Son confrère Joachim Bokobsa a, pour sa part, pointé la responsabilité de la police aux frontières dans le "faux contrôle" de passeport qui est, selon lui, le seul élément de l'atteinte à la liberté et qui "n'est pas imputable à la DGSE".

- Préjudice "incommensurable" -

Dans leur plaidoirie, les avocats de la partie civile ont autant visé M. Bajolet, responsable selon Me William Bourdon de cette "misérable petite barbouzerie", que la DGSE et "sa culture du secret, sa culture de l'impunité, sa culture de l'immunité".

A plusieurs reprises durant l'instruction, la justice a ainsi cherché à connaître l'identité des agents qui ont menacé M. Dumenil.

"A quatre reprises, on a refusé, on a fait obstacle, on a brandi le secret de la Défense nationale", a pointé Me Nicolas Huc-Morel, qui représentait également M. Dumenil.

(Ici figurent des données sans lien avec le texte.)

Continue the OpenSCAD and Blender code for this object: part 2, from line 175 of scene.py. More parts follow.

Faisant état d'un préjudice "incommensurable", il a demandé trois millions d'euros. Un montant qualifié d'"indécent" par la défense.

Lors de ces deux jours, les débats ont également longtemps tourné autour du litige opposant M. Dumenil à la DGSE.

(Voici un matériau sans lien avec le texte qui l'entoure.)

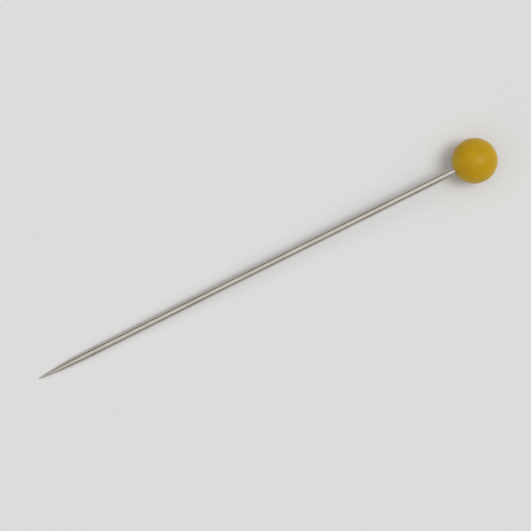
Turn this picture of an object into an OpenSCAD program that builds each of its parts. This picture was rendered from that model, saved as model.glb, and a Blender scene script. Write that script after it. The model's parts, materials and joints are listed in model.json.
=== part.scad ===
// A straight pin for quilting: a plated steel wire with a ground point, and a plastic ball
// moulded onto its blunt end. Lengths are in millimetres and angles in degrees.
// The pin lies as it comes to rest on a flat surface, which it touches under the ball and
// under the belly of its point, so its axis is tilted a little. X runs along the pin with
// the head at +X, Z is up, and the origin is on the surface below the pin's middle.

/* [Pin] */
// Length over all, from the tip of the point to the crown of the ball
overall_length = 45; // [35:0.5:60]

/* [Wire] */
// Diameter of the wire
wire_d = 0.65; // [0.5:0.01:0.85]
// Length of the ground point, from its tip to the full wire
point_length = 5; // [3:0.1:10]
// Radius of the rounded tip
tip_r = 0.03; // [0.02:0.01:0.1]

/* [Ball head] */
// Diameter of the ball
head_d = 4; // [3:0.1:6]
// Depth of the wire's blunt end below the crown of the ball
wire_cover = 0.5; // [0.3:0.05:1.2]

/* [Grip rings on the wire inside the ball] */
// Number of rings rolled into the wire, which key the moulded ball to it
grip_rings = 6; // [3:1:12]
// Depth of the groove between two rings
grip_depth = 0.05; // [0.02:0.01:0.08]
// Plain wire between the underside of the ball and the first groove
grip_inset = 0.15; // [0.05:0.05:0.5]
// Plain wire between the last groove and the blunt end
grip_end_land = 0.3; // [0.1:0.05:0.5]

/* [Gate mark in the crown] */
// Diameter of the shallow dish that the mould's gate leaves
dish_d = 0.9; // [0.6:0.05:1.4]
// Depth of the dish below its rim
dish_depth = 0.07; // [0.03:0.01:0.12]
// Diameter of the hole that the wire's stop leaves, down to the blunt end
stop_hole_d = 0.45; // [0.3:0.01:0.6]
// Width of the bevel round the mouth of this hole
hole_bevel = 0.05; // [0.02:0.01:0.1]

/* [Hidden] */

// Flats round a full turn
$fn = 96;
// Straight steps that follow the arc of the point, and the arc of its tip
point_steps = 24;
tip_steps = 6;
// Length by which one cut runs into the next, so that no film is left between them
cut_overlap = 0.1;

wire_r = wire_d / 2;
head_r = head_d / 2;
dish_r = dish_d / 2;
stop_hole_r = stop_hole_d / 2;

// Heights along the pin while it stands on its tip
ball_z = overall_length - head_r;
underside_z = ball_z - sqrt(pow(head_r, 2) - pow(wire_r, 2));
blunt_end_z = overall_length - wire_cover;
grip_top_z = blunt_end_z - grip_end_land;
grip_pitch = (grip_top_z - grip_inset - underside_z) / grip_rings;

// The point is an arc of radius point_arc_r that runs into the wire without a corner, and
// into the round tip likewise. Its centre is level with the start of the full wire, on the
// far side of the pin's axis.
point_arc_r = (pow(point_length - tip_r, 2) + pow(wire_r, 2) - pow(tip_r, 2)) / (2 * (wire_r - tip_r));
point_centre_x = wire_r - point_arc_r;
point_arc_angle = asin((point_length - tip_r) / (point_arc_r - tip_r));

// The dish is cut by a large ball whose surface passes through the dish's rim
dish_arc_r = (pow(dish_r, 2) + pow(dish_depth, 2)) / (2 * dish_depth);
dish_rim_z = ball_z + sqrt(pow(head_r, 2) - pow(dish_r, 2));
dish_centre_z = dish_rim_z - dish_depth + dish_arc_r;
hole_mouth_r = stop_hole_r + hole_bevel;
hole_mouth_z = dish_centre_z - sqrt(pow(dish_arc_r, 2) - pow(hole_mouth_r, 2));

// Tilt at which the surface touches the ball and the arc of the point. A point so slender
// that its arc stays clear of the surface lets the pin down onto its round tip instead.
centres_along = ball_z - point_length;
centres_across = point_arc_r - wire_r;
centres_apart = norm([centres_along, centres_across]);
tilt_on_arc = atan2(centres_across, centres_along) - asin((point_arc_r - head_r) / centres_apart);
tilt_on_tip = asin((head_r - tip_r) / (ball_z - tip_r));
rest_tilt = tilt_on_arc < point_arc_angle ? tilt_on_arc : tilt_on_tip;

// Outline of one side of the grip rings, crest to groove to crest, downwards
function grip_outline() = [
    for (i = [0 : 2 * grip_rings])
        [wire_r - grip_depth * (i % 2), grip_top_z - grip_pitch * i / 2]
];

// Outline of one side of the point, from the full wire down to the tip
function point_outline() = [
    for (i = [0 : point_steps])
        let (angle = point_arc_angle * i / point_steps)
        [point_centre_x + point_arc_r * cos(angle), point_length - point_arc_r * sin(angle)]
];

// Outline of one side of the round tip, from the point's arc down to the axis
function tip_outline() = [
    for (i = [1 : tip_steps])
        let (angle = point_arc_angle + (90 - point_arc_angle) * i / tip_steps)
        [tip_r * cos(angle), tip_r * (1 - sin(angle))]
];

// Lays down what is modelled standing on its tip, with the ball on the surface
module at_rest() {
    translate([-overall_length / 2 * cos(rest_tilt), 0, head_r - ball_z * sin(rest_tilt)])
        rotate([0, 90 - rest_tilt, 0])
            children();
}

// The wire, one solid from its ground point to the blunt end inside the ball
module wire() {
    blunt_end = [[0, blunt_end_z], [wire_r, blunt_end_z]];
    rotate_extrude()
        polygon(concat(blunt_end, grip_outline(), point_outline(), tip_outline()));
}

// Space cut from the crown: the gate's dish, and the hole of the wire's stop with its
// bevel, whose cone runs on above the dish
module gate_mark() {
    translate([0, 0, dish_centre_z])
        sphere(r = dish_arc_r);
    translate([0, 0, blunt_end_z - cut_overlap])
        cylinder(r = stop_hole_r, h = wire_cover + cut_overlap);
    translate([0, 0, hole_mouth_z - hole_bevel])
        cylinder(r1 = stop_hole_r, r2 = hole_mouth_r + hole_bevel, h = 2 * hole_bevel);
}

module shank() {
    color("silver")
        at_rest()
            wire();
}

// The ball fits round the wire without a gap, as it was moulded onto it
module head() {
    color("goldenrod")
        at_rest()
            difference() {
                translate([0, 0, ball_z])
                    sphere(r = head_r);
                wire();
                gate_mark();
            }
}

shank();
head();
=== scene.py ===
import json
import math

import bpy
from mathutils import Matrix, Vector, noise


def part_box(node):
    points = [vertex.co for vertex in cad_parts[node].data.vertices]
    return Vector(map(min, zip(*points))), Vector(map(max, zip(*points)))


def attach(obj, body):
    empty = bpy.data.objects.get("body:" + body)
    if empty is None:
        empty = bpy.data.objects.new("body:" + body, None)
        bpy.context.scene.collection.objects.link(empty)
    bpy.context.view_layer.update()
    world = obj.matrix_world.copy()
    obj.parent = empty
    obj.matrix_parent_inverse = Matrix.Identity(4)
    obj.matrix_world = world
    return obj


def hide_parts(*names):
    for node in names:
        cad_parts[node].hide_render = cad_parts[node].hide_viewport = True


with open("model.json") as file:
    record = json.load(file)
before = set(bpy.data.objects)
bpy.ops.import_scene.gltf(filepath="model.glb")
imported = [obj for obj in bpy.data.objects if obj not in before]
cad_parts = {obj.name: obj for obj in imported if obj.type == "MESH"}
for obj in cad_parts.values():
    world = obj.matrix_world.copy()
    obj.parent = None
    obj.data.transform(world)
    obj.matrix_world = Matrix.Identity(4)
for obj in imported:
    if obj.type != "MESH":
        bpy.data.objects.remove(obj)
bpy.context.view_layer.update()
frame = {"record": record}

# A straight pin with a ball head, which lies on a pale surface. Lengths are in metres, so
# sizes known in millimetres are written as a number times MM. A distance along the pin from
# its tip is called s, or has a name that ends in _s.
MM = 0.001

# The pin's sizes and its place, from the frame
shank_mount = next(m for m in frame["record"]["mounts"] if m["name"] == "shank")
wire_r = shank_mount["dims"]["r_mm"] * MM
free_wire = shank_mount["dims"]["length_mm"] * MM
wire_middle = Vector(shank_mount["pos_m"])
along = -Vector(shank_mount["axis"]).normalized()
shank_low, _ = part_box("shank")
head_low, head_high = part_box("head")
ball_r = (head_high.z - head_low.z) / 2
tip = wire_middle + along * (shank_low.x - wire_middle.x) / along.x
underside_s = (wire_middle - tip).length + free_wire / 2
point_length = underside_s - free_wire
ball_s = underside_s + math.sqrt(ball_r**2 - wire_r**2)
overall_length = ball_s + ball_r

# Sizes that the frame doesn't give, as in the part's construction
TIP_R = 0.03 * MM
WIRE_COVER = 0.5 * MM
GRIP_RINGS = 6
GRIP_DEPTH = 0.05 * MM
GRIP_INSET = 0.15 * MM
GRIP_END_LAND = 0.3 * MM
DISH_R = 0.45 * MM
DISH_DEPTH = 0.07 * MM
STOP_HOLE_R = 0.225 * MM
blunt_s = overall_length - WIRE_COVER

# Small roundings that moulding leaves on the ball's edges
DISH_RIM_ROUND = 0.06 * MM
HOLE_MOUTH_ROUND = 0.06 * MM
SOCKET_LIP_ROUND = 0.03 * MM

# How far the ball's surface dips below a true ball, as plastic shrinks while it cools, how
# far apart the dips are, and how near to the true ball a point of this surface lies
BALL_SINK = 0.012 * MM
SINK_SPACING = 1.6 * MM
SURFACE_DEPTH = 0.01 * MM

# Parts of a full turn, steps on the arcs of the outlines, and the length of a step on the
# straight wire
SEGMENTS = 144
TIP_STEPS = 6
POINT_STEPS = 64
BALL_STEPS = 96
DISH_STEPS = 10
ROUNDING_STEPS = 8
STRAIGHT_STEP = 0.5 * MM

# A point of an outline nearer than this to the axis is on it
ON_AXIS = 1e-9
# Edges sharper than this stay sharp
SHARP_ANGLE = math.radians(50)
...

Les services secrets estiment que l'homme d'affaires les a arnaqués et leur doit 15 millions d'euros, dont trois d'intérêts, à la suite des manœuvres financières qui lui ont valu d'être mis en examen pour banqueroute.

Depuis la fin de la Première Guerre mondiale, les services de renseignements extérieurs gèrent un patrimoine privé confié par l'État dans une volonté d'indépendance de l'institution en cas d'occupation étrangère ou de disparition du gouvernement.

À la fin des années 1990, les services secrets réalisent des investissements infructueux dans une société. Alain Dumenil est appelé à la rescousse mais, selon un article de Challenges datant de 2021, a alors réalisé, via une holding, un "tour de passe-passe" au détriment, notamment, de la DGSE.